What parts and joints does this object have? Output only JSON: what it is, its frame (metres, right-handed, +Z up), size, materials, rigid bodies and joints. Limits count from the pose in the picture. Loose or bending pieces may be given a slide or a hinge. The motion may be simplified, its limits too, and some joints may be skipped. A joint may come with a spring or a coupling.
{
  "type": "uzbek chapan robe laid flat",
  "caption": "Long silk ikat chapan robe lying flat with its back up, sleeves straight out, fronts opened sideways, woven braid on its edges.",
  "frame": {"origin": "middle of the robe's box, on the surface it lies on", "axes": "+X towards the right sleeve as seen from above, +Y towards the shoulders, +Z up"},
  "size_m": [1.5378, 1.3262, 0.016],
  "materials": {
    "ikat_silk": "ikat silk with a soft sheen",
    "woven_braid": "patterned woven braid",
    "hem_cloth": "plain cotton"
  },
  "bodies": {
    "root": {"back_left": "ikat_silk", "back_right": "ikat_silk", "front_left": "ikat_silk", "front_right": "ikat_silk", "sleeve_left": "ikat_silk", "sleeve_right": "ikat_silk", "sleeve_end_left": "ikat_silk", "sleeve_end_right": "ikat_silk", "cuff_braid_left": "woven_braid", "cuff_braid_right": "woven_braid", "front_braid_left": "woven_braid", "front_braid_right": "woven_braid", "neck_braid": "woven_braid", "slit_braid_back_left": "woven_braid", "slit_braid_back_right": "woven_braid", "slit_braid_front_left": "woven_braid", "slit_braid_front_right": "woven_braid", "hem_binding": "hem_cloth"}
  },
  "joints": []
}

○ ○ ○ ○ ○

## Work to do
Return the listing above in full, character for character.

## Solution
What parts and joints does this object have? Output only JSON: what it is, its frame (metres, right-handed, +Z up), size, materials, rigid bodies and joints. Limits count from the pose in the picture. Loose or bending pieces may be given a slide or a hinge. The motion may be simplified, its limits too, and some joints may be skipped. A joint may come with a spring or a coupling.
{
  "type": "uzbek chapan robe laid flat",
  "caption": "Long silk ikat chapan robe lying flat with its back up, sleeves straight out, fronts opened sideways, woven braid on its edges.",
  "frame": {"origin": "middle of the robe's box, on the surface it lies on", "axes": "+X towards the right sleeve as seen from above, +Y towards the shoulders, +Z up"},
  "size_m": [1.5378, 1.3262, 0.016],
  "materials": {
    "ikat_silk": "ikat silk with a soft sheen",
    "woven_braid": "patterned woven braid",
    "hem_cloth": "plain cotton"
  },
  "bodies": {
    "root": {"back_left": "ikat_silk", "back_right": "ikat_silk", "front_left": "ikat_silk", "front_right": "ikat_silk", "sleeve_left": "ikat_silk", "sleeve_right": "ikat_silk", "sleeve_end_left": "ikat_silk", "sleeve_end_right": "ikat_silk", "cuff_braid_left": "woven_braid", "cuff_braid_right": "woven_braid", "front_braid_left": "woven_braid", "front_braid_right": "woven_braid", "neck_braid": "woven_braid", "slit_braid_back_left": "woven_braid", "slit_braid_back_right": "woven_braid", "slit_braid_front_left": "woven_braid", "slit_braid_front_right": "woven_braid", "hem_binding": "hem_cloth"}
  },
  "joints": []
}